GOAL: Gather each line in the entries that includes the string "MESH".

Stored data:
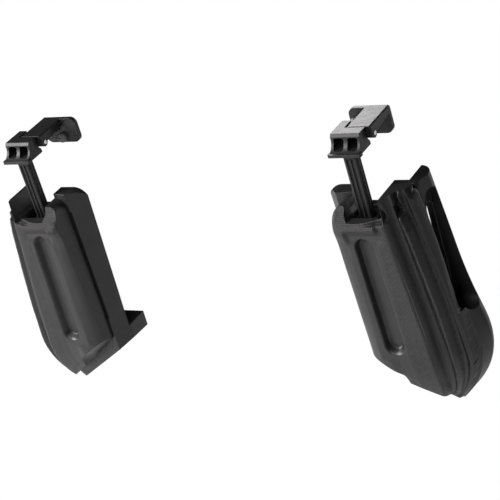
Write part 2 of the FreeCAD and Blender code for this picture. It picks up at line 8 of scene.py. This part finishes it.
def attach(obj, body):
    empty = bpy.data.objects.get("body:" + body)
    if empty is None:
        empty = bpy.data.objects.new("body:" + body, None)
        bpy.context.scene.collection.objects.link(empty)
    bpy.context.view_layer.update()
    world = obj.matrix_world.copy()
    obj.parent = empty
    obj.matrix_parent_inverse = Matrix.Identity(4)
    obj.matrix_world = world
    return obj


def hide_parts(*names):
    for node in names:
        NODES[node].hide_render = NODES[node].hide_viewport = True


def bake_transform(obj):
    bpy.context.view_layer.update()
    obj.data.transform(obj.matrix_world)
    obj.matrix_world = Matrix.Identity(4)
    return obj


# Looks of a pair of clip-on hand grips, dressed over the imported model.
# Metres in the row frame, apart from the values of the back, which are in mm.

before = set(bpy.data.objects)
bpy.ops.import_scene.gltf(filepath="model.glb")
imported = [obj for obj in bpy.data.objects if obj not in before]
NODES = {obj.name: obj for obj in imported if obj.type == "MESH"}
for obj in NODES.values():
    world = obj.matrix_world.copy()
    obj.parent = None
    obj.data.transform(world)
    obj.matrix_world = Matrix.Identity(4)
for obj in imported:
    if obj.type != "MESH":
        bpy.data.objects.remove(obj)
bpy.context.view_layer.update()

MM = 0.001
SIDES = ("right", "left")

# camera of the photograph: place in metres, angles in degrees, lens and sensor in mm
CAMERA_PLACE = (0.34650, -0.45205, 0.27030)
CAMERA_AZIMUTH = 36.55
CAMERA_ELEVATION = 26.15
CAMERA_ROLL = 17.4
CAMERA_LENS = 129.2
SENSOR = 36.0

# lights, surroundings and floor
AIM = (0.0, 0.0, -0.01)
PLAIN_WHITE = (1.0, 1.0, 1.0)
SOFT_WHITE = (1.0, 0.982, 0.985)
RIGHT_HEAD = (0.067, -0.001, 0.0425)
SHEEN_OFFSET = (-0.184, 0.2484, 0.1518)
WORLD_GREY = (0.035, 0.035, 0.036, 1.0)
WORLD_WHITE = (1.0, 1.0, 1.0, 1.0)
FLOOR_HALF = 3.0
FLOOR_Z = -0.16

# surface of the plastic: softened edges and grain
BEVEL = 0.34 * MM
ARM_BEVEL = 0.30 * MM
STEEL_BEVEL = 0.10 * MM
GRAIN_HEIGHT = 0.06 * MM
RUBBER_GRAIN_HEIGHT = 0.08 * MM

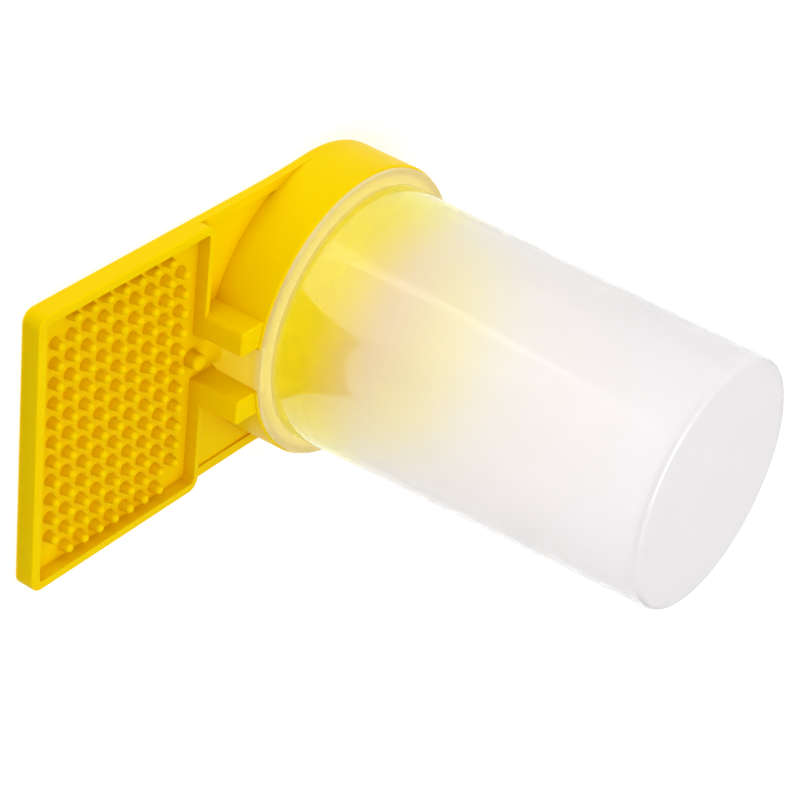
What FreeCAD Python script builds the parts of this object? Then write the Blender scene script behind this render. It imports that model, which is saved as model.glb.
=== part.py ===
"""Hive-entrance water feeder for bees: a pegged drinking tray with a round well, and an inverted cup.

Millimetres. The origin is on the well's axis, on the flat underside. +Z is up, as the feeder stands in use.
The tray runs out along -X, and the feeder is the same on both sides of the XZ plane.
"""
import FreeCAD, Part
import math
import os

# --- tray and base plate ---------------------------------------------------
TRAY_HALF_WIDTH = 39.0      # outside of the side walls
TRAY_END = 105.0            # from the well's axis to the outside of the end wall
TRAY_RIM_TOP = 5.6
TRAY_WALL = 2.5
TRAY_CORNER = 3.4           # outside corners, seen from above
TRAY_INNER_CORNER = 1.0
TRAY_FLOOR = 2.0            # top of the floor inside the tray, channel and well
CROSS_WALL_OUTSIDE = 43.95  # the tray's wall nearest the well, well side
CROSS_WALL_INSIDE = 45.7    # the same wall, tray side
LOW_RIM_TOP = 2.6           # side walls between the cross wall and the well
LOW_RIM_WALL = 2.8
DECK_TOP = 2.0              # sunk floor between the low side walls and the well
SIDE_BLEND = 250.0          # hollow curve that leads each side wall out to the well

# --- pegs the bees stand on --------------------------------------------------
PEG_COLUMNS = 9             # along the tray
PEG_ROWS = 13               # across the tray
PEG_PITCH = 5.5
PEG_FIRST_X = -96.4         # column nearest the free end
PEG_TOP = 5.3
PEG_FOOT_RADIUS = 1.6
PEG_TIP_RADIUS = 1.25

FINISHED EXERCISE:
NODES = {obj.name: obj for obj in imported if obj.type == "MESH"}
    if obj.type != "MESH":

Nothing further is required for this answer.